The Lutheran Theological Seminary (LTS) in Tshwane –Looking Ahead
On 3rd December 2018 the Members of the LTS, consisting of the Lutheran Church in Southern Africa (LCSA), the Free Evangelical Lutheran Synod in South Africa (FELSISA) and the Mission of Lutheran Churches (MLC), met for its end of year meeting. It was a time to reflect on the past year and to reconsider the objectives and aims of the LTS going ahead.
With the appointment of a new rector, Dr Walter Winterle, a new treasurer, as well as various new members on the Board of Directors (BOD), 2018 in many ways marked a new beginning for the LTS accompanied by what at times seemed insurmountable problems. Most challenging was that much of the past funding was no longer provided and that regulations in South Africa made it a necessity that any institution involved in higher education needs to obtain proper accreditation. To address the challenges the Members of the LTS and BOD had joint meetings throughout 2018. Much work was done, with most of those directly involved in the running of the LTS, working excessively long hours, constantly depending on God’s providence and rejoicing in what was indeed the provision of our daily bread. Students graduated at the end of the year, staff members could take a few days off before focusing on 2019 again.
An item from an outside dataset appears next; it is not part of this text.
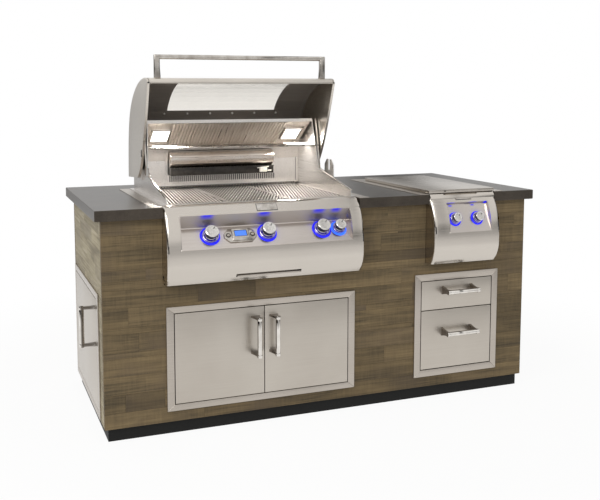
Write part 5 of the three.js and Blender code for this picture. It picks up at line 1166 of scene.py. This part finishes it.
dress(smooth(join("lidLugs", lugs)), blackPlastic, "side_cover_body", "dark_liner")

# The panel's upper edge stands up to the lid
crown = {"heights": (892, 897, 902, 907, 911), "nose": ((-6, 904), (2, 913)), "behind": 6, "inset": 4, "under": 0.4,
         "in": 0.3, "round": 0.6}
rise = [(depthAt(bullLine, z), z) for z in crown["heights"]]
top = z0 - crown["under"]
outline = [(rise[0][0] - crown["in"], rise[0][1]), *[(y0 + y, z) for y, z in crown["nose"]],
           (y0 + crown["behind"], top), (bull["back"] - 1, top), *[(y + crown["under"], z) for y, z in rise[::-1]]]
piece = prism("sidePanelCrown", outline, "X", x0 + crown["inset"], x1 - crown["inset"])
dress(smooth(bevelled(piece, crown["round"], 2, 50), 40), panelSteel, "island", "steel")
print("cover ready")

# Cooking grates: frames with fine slanting bars, the first slanting less than the other two
grates = {"leans": (0.12, 0.43, 0.29), "frame": 9, "pitch": 13.6, "bar": 6.6, "high": 8, "up": 0.4, "down": 0.2,
          "into": 1, "topFrom": 0.4}
wide, into = grates["frame"], grates["into"]
for k, lean in enumerate(grates["leans"]):
    (x0, y0, z0), (x1, y1, z1) = (tuple(v / mm for v in corner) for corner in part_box(f"cooking_grate_{k + 1}"))
    z1 -= grates["down"]
    pieces = [block("grateRail", (a, b, z0 + grates["up"]), (c, d, z1), 1.2) for a, b, c, d in (
        (x0, y0, x1, y0 + wide), (x0, y1 - wide, x1, y1),
        (x0, y0 + wide, x0 + wide, y1 - wide), (x1 - wide, y0 + wide, x1, y1 - wide))]
    run = y1 - y0 - 2 * wide
    u0, u1, v0, v1 = x0 + wide - into, x1 - wide + into, y0 + wide - into, y1 - wide + into
    across = lean * (v1 - v0)
    for i in range(int((x1 - x0 + lean * run) / grates["pitch"]) + 2):
        # Each bar runs from front to back, kept inside the frame
        base = x0 - lean * run + i * grates["pitch"]
        t0, t1 = max(0, (u0 - base) / across), min(1, (u1 - base) / across)
        if t1 - t0 < 0.01:
            continue
        a, b = ((base + across * t, v0 + (v1 - v0) * t, (z0 + z1) / 2) for t in (t0, t1))
        pieces.append(slat("grateBar", a, b, grates["bar"], grates["high"]))
    grate = join(f"cookingGrate{k + 1}", pieces)
    dress(smooth(grate, 40), grateSteel, "island", "steel", f"cooking_grate_{k + 1}")
    # The bars' sides take the dark material painted as shade
    grate.data.materials.append(barShade)
    for face in grate.data.polygons:
        face.material_index = 1 if face.normal.z < grates["topFrom"] else 0
print("grates ready")

# Rear burner: bright half-round guard over a glazed black face, with its igniter
rearFire = {"x": (-552, -56), "front": 156.5, "back": 251, "low": 978.4, "split": 1013, "radius": 37.5, "y": 194.5,
            "z": 1051.8, "arc": (60, 286, 9), "end": 6, "faceBack": 214, "lipBack": 200, "boxInset": 30}
x0, x1 = rearFire["x"]
radius, y, z = (rearFire[key] for key in ("radius", "y", "z"))
arc = [(y + radius * math.cos(math.radians(d)), z + radius * math.sin(math.radians(d)))
       for d in range(*rearFire["arc"])]
guard = smooth(prism("guardTube", arc, "X", x0 + 2, x1 - 2), 30)
ends = [bar("guardEnd", (x, y, z), (x + rearFire["end"], y, z), radius + 0.2, 1.2, 48)
        for x in (x0, x1 - rearFire["end"])]
guard = join("rearBurnerGuard", [guard, *ends])
dress(smooth(guard, 30), guardSteel, "island", "bright_steel", "back_burner")
front, low, split = rearFire["front"], rearFire["low"], rearFire["split"]
burner = join("rearBurnerFace", [
    block("rearBurnerFace", (x0, front + 6, low), (x1, rearFire["faceBack"], split), 2, 3),
    block("rearBurnerBox", (x0 + rearFire["boxInset"], rearFire["lipBack"], low),
          (x1 - rearFire["boxInset"], rearFire["back"], split), 1.5),
    block("rearBurnerLip", (x0, front, split - 3), (x1, rearFire["lipBack"], split + 1.5), 1)])
dress(smooth(burner, 30), glazedBurner, "island", "dark_liner")
igniter = {"box": ((-128, 150.5, 984), (-92, 163, 1006), 1.6, 3),
           "rods": (((-140, 153, 1004), (-84, 153, 1009), 2.4), ((-88, 157, 990), (-70, 157, 990), 3.5))}
parts = [block("igniterBox", *igniter["box"]), *[bar("igniterRod", *rod) for rod in igniter["rods"]]]
dress(join("rearIgniter", parts), whiteCeramic, "island", "bright_steel")
print("rear burner ready")

# Ribbed reflector under the housing's roof, with its two lamp glasses. Top and bottom are depth and height
ribs = {"x": (-681, 73), "top": (23, 1222), "bottom": (186, 1112), "ribFrom": -566, "ribTo": -42, "pitch": 14.6,
        "deep": 4.4, "wave": ((0, 0), (0.14, 0.55), (0.3, 0.95), (0.45, 1), (0.6, 0.95), (0.76, 0.55), (0.9, 0)),
        "sheet": 1.2}
lamps = {"left": -614, "right": 6, "forward": 4, "glass": (37, 42, -9, -3), "rim": (46, 50, 38, 43),
         "rimZ": (-5.5, -0.5)}
topEdge, run = Vector(ribs["top"]), Vector(ribs["bottom"]) - Vector(ribs["top"])
along = run.normalized()
line = [(ribs["x"][0], 0)]
x = ribs["ribFrom"]
while x < ribs["ribTo"]:
    line += [(x + ribs["pitch"] * s, ribs["deep"] * h) for s, h in ribs["wave"]]
    x += ribs["pitch"]
line.append((ribs["x"][1], 0))
sheet = drawLine("reflectorSheet", [(u * mm, (topEdge.x + along.y * h) * mm, (topEdge.y - along.x * h) * mm)
                                    for u, h in line])
bpy.ops.mesh.select_all(action="SELECT")
drawOut((0, run.x * mm, run.y * mm))
useModifier(sheet, "SOLIDIFY", thickness=ribs["sheet"] * mm, offset=0)
dress(smooth(sheet, 40), reflectorSteel, "island", "bright_steel", "reflector_panel")
for name, x, node in (("lampLeft", lamps["left"], "lamp_left"), ("lampRight", lamps["right"], "lamp_right")):
    middle = topEdge + run / 2
    spot = moveBy(x, middle.x - lamps["forward"], middle.y) @ Matrix.Rotation(math.atan2(along.y, along.x), 4, "X")
    w, h, low, high = lamps["glass"]
    glass = smooth(block(name, (-w, -h, low), (w, h, high), 5, 4), 40)
    dress(place(glass, spot), lampGlow, "island", "lens", node)
    (w, h, v, s), (low, high) = lamps["rim"], lamps["rimZ"]
    rim = join(f"{name}Rim", [block("lampRim", (a, b, low), (c, d, high), 1.5) for a, b, c, d in (
        (-w, -h, -v, h), (v, -h, w, h), (-v, -h, v, -s), (-v, s, v, h))])
    dress(place(rim, spot), mirrorSteel, "island", "bright_steel")
print("reflector ready")

# Warming rack: tube frame with a close grid of rods
rack = {"rod": 2.2, "pitch": 11.5, "tube": 3.4, "crossTube": 2.6, "endIn": 12, "sideIn": 14, "frontIn": 4, "tab": 16,
        "tabHalf": (10, 2), "drop": 3, "rodUp": 2}
(x0, y0, z0), (x1, y1, z1) = (tuple(v / mm for v in corner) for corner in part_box("warming_rack"))
tube, end, side, mid = rack["tube"], rack["endIn"], rack["sideIn"], (z0 + z1) / 2
front, rear = y0 + rack["frontIn"], y1 - rack["frontIn"]
parts = [bar("rackTube", (a, b, h), (c, d, h), radius) for a, b, c, d, h, radius in (
    (x0 + end, front, x1 - end, front, mid, tube), (x0 + end, rear, x1 - end, rear, mid, tube),
    (x0 + side, front, x0 + side, rear, mid, tube), (x1 - side, front, x1 - side, rear, mid, tube),
    (x0 + end, (y0 + y1) / 2, x1 - end, (y0 + y1) / 2, mid - rack["drop"], rack["crossTube"]))]
deep, thick = rack["tabHalf"]
for x in (x0, x1 - rack["tab"]):
    parts.append(block("rackTab", (x, -deep, mid - thick), (x + rack["tab"], deep, mid + thick), 0.8))
x = x0 + side + rack["pitch"]
while x < x1 - rack["tab"]:
    parts.append(bar("rackRod", (x, front, mid + rack["rodUp"]), (x, rear, mid + rack["rodUp"]), rack["rod"], 0, 8))
    x += rack["pitch"]
dress(smooth(join("warmingRack", parts), 40), rodSteel, "island", "bright_steel", "warming_rack")
print("rack ready")

# Rear wall: its slots, a seam and a gap as thin black strips, painted shade; a row of bright tabs; and bright rims on
# the side walls
rearWall = {"y": 212, "slots": (-548, -30, 947, 973), "slotPitch": 9.6, "darkStripWide": 4.6, "tabs": (-596, 70, 919, 927),
            "proud": 0.35, "sunk": 0.4, "tabPitch": 13.6, "tabWide": 6, "tabProud": 4, "tabSunk": -0.2,
            "seam": (74, 76.2, 935, 1085), "gap": (-596, 70, 917, 928)}
rims = {"left": -707.5, "right": 92, "wide": 7.5, "thick": 2.4,
        "line": ((-372, 943), (-34, 1010), (-31, 1024), (20, 1236))}


# One thin block on the rear wall, from so far in front of it to so far behind
def onRearWall(name, x0, x1, z0, z1, before, behind, bevel):
    return block(name, (x0, rearWall["y"] - before, z0), (x1, rearWall["y"] + behind, z1), bevel)


slots, tabs = [], []
before, behind = rearWall["proud"], rearWall["sunk"]
x0, x1, z0, z1 = rearWall["slots"]
x = x0
while x < x1:
    slots.append(onRearWall("wallSlot", x, x + rearWall["darkStripWide"], z0, z1, before, behind, 0))
    x += rearWall["slotPitch"]
slots.append(onRearWall("wallSeam", *rearWall["seam"], before, behind, 0))
slots.append(onRearWall("wallGap", *rearWall["gap"], before, behind, 0))
dress(join("rearWallSlotShade", slots), darkSlot, "island", "dark_liner")
x0, x1, z0, z1 = rearWall["tabs"]
x = x0
while x < x1:
    tabs.append(onRearWall("wallTab", x, x + rearWall["tabWide"], z0, z1, rearWall["tabProud"],
                           rearWall["tabSunk"], 1))
    x += rearWall["tabPitch"]
dress(smooth(join("rearWallTabs", tabs)), mirrorSteel, "island", "bright_steel")
for name, x in (("rimLeft", rims["left"]), ("rimRight", rims["right"])):
    strips = []
    for (ya, za), (yb, zb) in zip(rims["line"], rims["line"][1:]):
        way = Vector((yb - ya, zb - za)).normalized() * rims["thick"]
        strips.append(prism("rimStrip", [(ya, za), (yb, zb), (yb - way.y, zb + way.x), (ya - way.y, za + way.x)],
                            "X", x, x + rims["wide"], 0.5, 2))
    dress(smooth(join(name, strips)), mirrorSteel, "island", "bright_steel")
print("wall details ready")


# A strip that follows the curved panel between two heights, from one level off its face to another
def bullStrip(name, x0, x1, z0, z1, low, high):
    count = 5
    spots = [Vector((depthAt(bullLine, z), z)) for z in (z0 + (z1 - z0) * k / count for k in range(count + 1))]
    outs = [Vector((-(b - a).y, (b - a).x)).normalized() for a, b in zip(spots, spots[1:])]
    outs.append(outs[-1])
    outline = [s + o * low for s, o in zip(spots, outs)] + [s + o * high for s, o in zip(spots[::-1], outs[::-1])]
    return prism(name, [tuple(p) for p in outline], "X", x0, x1)


# Bare plates on the curved panels, a dark edge round a bright face, and short dark strips in the panels' rolled ends,
# painted as reflections
plates = {"edge": 1.6, "edgeLevels": (0.3, 0.8), "faceLevels": (0.8, 1.4), "darkStripWide": 3.5, "darkStripHigh": 30,
          "darkStripLevels": (-3, -0.9), "darkStripIn": (5.5, 9)}
for name, x0, x1, z0, z1 in (("grillNamePlate", -343, -258, 886, 909), ("sideNamePlate", 575, 650, 888, 904)):
    rim = plates["edge"]
    edge = bullStrip(f"{name}Edge", x0 - rim, x1 + rim, z0 - rim, z1 + rim, *plates["edgeLevels"])
    dress(smooth(edge), darkSlot, "island", "dark_liner")
    face = bullStrip(f"{name}Face", x0, x1, z0, z1, *plates["faceLevels"])
    dress(smooth(face), mirrorSteel, "island", "bright_steel")
edgeReflections = []
for near, far, z in ((-722, 114, 742), (447, 777, 750)):
    for x in (near + plates["darkStripIn"][0], far - plates["darkStripIn"][1]):
        edgeReflections.append(bullStrip("edgeReflection", x, x + plates["darkStripWide"], z, z + plates["darkStripHigh"],
                                   *plates["darkStripLevels"]))
dress(join("panelEdgeReflections", edgeReflections), darkSlot, "island", "dark_liner")

# Rivets along the hood's lining, each set where a line from in front of it meets the sheet
rivets = {"middle": -304, "pitch": 107.6, "places": (-2.5, -1.5, -0.5, 0.5, 1.5, 2.5), "y": 184, "z": 1259,
          "radius": 5.6, "from": (-400, -50)}
parts = []
for k in rivets["places"]:
    aim = Vector((rivets["middle"] + rivets["pitch"] * k, rivets["y"], rivets["z"])) * mm
    start = aim + Vector((0, *rivets["from"])) * mm
    hit, where, *others = nodes["hood_liner"].ray_cast(start, (aim - start).normalized())
    if hit:
        clearSelection()
        bpy.ops.mesh.primitive_uv_sphere_add(segments=16, ring_count=8, radius=rivets["radius"] * mm, location=where)
        parts.append(smooth(named("linerRivet")))
if parts:
    dress(join("linerRivets", parts), boxSteel, "hood", "bright_steel")

# Hinge parts at the left end of the hood: two six-sided bolts on a plate, and a thin black block on the hood's end,
# painted shade for a slot
hinge = {"bolt": (-709.5, -700.5), "bolts": ((-40, 1030, 7), (-78, 1014, 6)),
         "plate": ((-710, -96, 1003), (-707, -22, 1041), 2.5, 3),
         "slot": ((-722.3, -26, 1082), (-721, -8, 1113), 0.4, 1)}
x0, x1 = hinge["bolt"]
parts = [bar("hingeBolt", (x0, y, z), (x1, y, z), radius, 1, 6) for y, z, radius in hinge["bolts"]]
parts.append(block("hingePlate", *hinge["plate"]))
dress(smooth(join("hoodHingeLeft", parts)), mirrorSteel, "island", "bright_steel")
dress(block("hingeSlotShade", *hinge["slot"]), darkSlot, "hood", "dark_liner")
print("small parts ready")

# Finishes on the solids that already have their full shape
for material, names in (
        (kickPaint, ("plinth",)), (slabStone, ("countertop",)), (millSteel, ("cabinet_frame", "gas_manifold")),
        (sheetSteel, ("grill_liner", "side_liner", "side_burner_box", "drip_tray", "flavor_plate")),
        (boxSteel, ("firebox", "rear_housing")), (darkSteel, ("hood_liner",)),
        (castIron, ("main_burner_1", "main_burner_2", "main_burner_3", "side_burner_pair", "side_grate")),
        (windowGlass, ("hood_window",))):
    for name in names:
        for slot in nodes[name].material_slots:
            slot.material = material
print("solids dressed")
But what is the way forward for the LTS? Some major policy decisions were made:
- The accreditation of the LTS is an absolute priority. The process is led by Mr Shole, a BOD member from the LCSA. Based on the number of accredited staff members and facilities at the LTS it has been decided to
register the LTS at a diploma level, which would, for example, no longer include the study of ancient languages. The diploma level, however, is to
be seen as the first stepping stone leading to higher accreditation in
future. Should the LTS become a sustainable institution with more staff members and expanded facilities, it would seek to register at a degree level. This, in turn, would pave the way for postgraduate studies possibly in conjunction with the University of Pretoria.
- Churches that enrol students at the LTS will have to decide whether the present level of education at the LTS suffices for ordination. Such a decision may be guided by what the LTS is presently able to offer and options of further studies available to the churches. A bar set at the diploma level could then be raised to the degree level, once the LTS has obtained the necessary accreditation.
- A funding model whereby students obtain a 100% grant to study at the LTS is not sustainable. This became most apparent when in 2018 most of the funding for the LTS was raised by the three-member churches although most students studying at the LTS come from other Lutheran Churches in Africa (and some independent Lutheran congregations).
A funding model is envisaged whereby the funding is shared by the students and their sending churches, the members of the LTS (who will be responsible for fundraising), other donors, and rental income generated by the LTS. This would lead to a funding model where students pay a certain percentage of the tuition and boarding fee, but can also apply for “study aids” made available by donations received.
- Prospective students are to be affiliated to a properly constituted church body. Such a church body is to provide the necessary support during the studies and seek to ensure that on graduation such a student receives a proper call to serve as a pastor (or make the student available to serve in another church body).
- The LTS continues to share the vision of being a Confessional Lutheran Seminary that provides quality theological education for students throughout Africa. This vision is rooted in the fact that the student numbers in South Africa are limited and the desire of the Confessional Lutheran Churches in South Africa and its partner churches to be involved in the Mission of Christ by preparing Christ-centred and well-educated, confessional Lutheran pastors for the ministry of the Gospel.
The renewed commitment of the Lutheran Church-Missouri Synod (LCMS) is very encouraging to the LTS. Rev. Peter Lange, Kansas District President (and father of Kristin Straeuli), has been designated to represent the LCMS on the LTS BOD and will attend at least one BOD meeting annually.
What does all of this mean for the FELSISA? To have its students study at the LTS is a long expressed desire and has been formulated as a clear vision. At the LTS the FELSISA students can study theology within their own context. Studying together with the students from its partner church the LCSA, they can foster good lasting relationships. A prerequisite for FELSISA students, however, has always been the study of the ancient languages and a standard of education that equals that of a university degree. As this prerequisite has not changed, the FELSISA endeavours to help the LTS to received degree accreditation in what will hopefully be a not too distant future. Even as it tries to realise this goal with the help of active participation on the various boards, the
appointment of a lecturer (and part-time lecturers) as well as consistent funding, it rejoices now already in being involved in God’s Mission in Africa and is grateful for the fruits of having qualified theologians at the LTS who can serve its congregations and Synod in general.
The FELSISA congregations and individuals are encouraged to continue with their wonderful support of the LTS, trusting that God will bless the LTS and the givers with the abundance of his grace.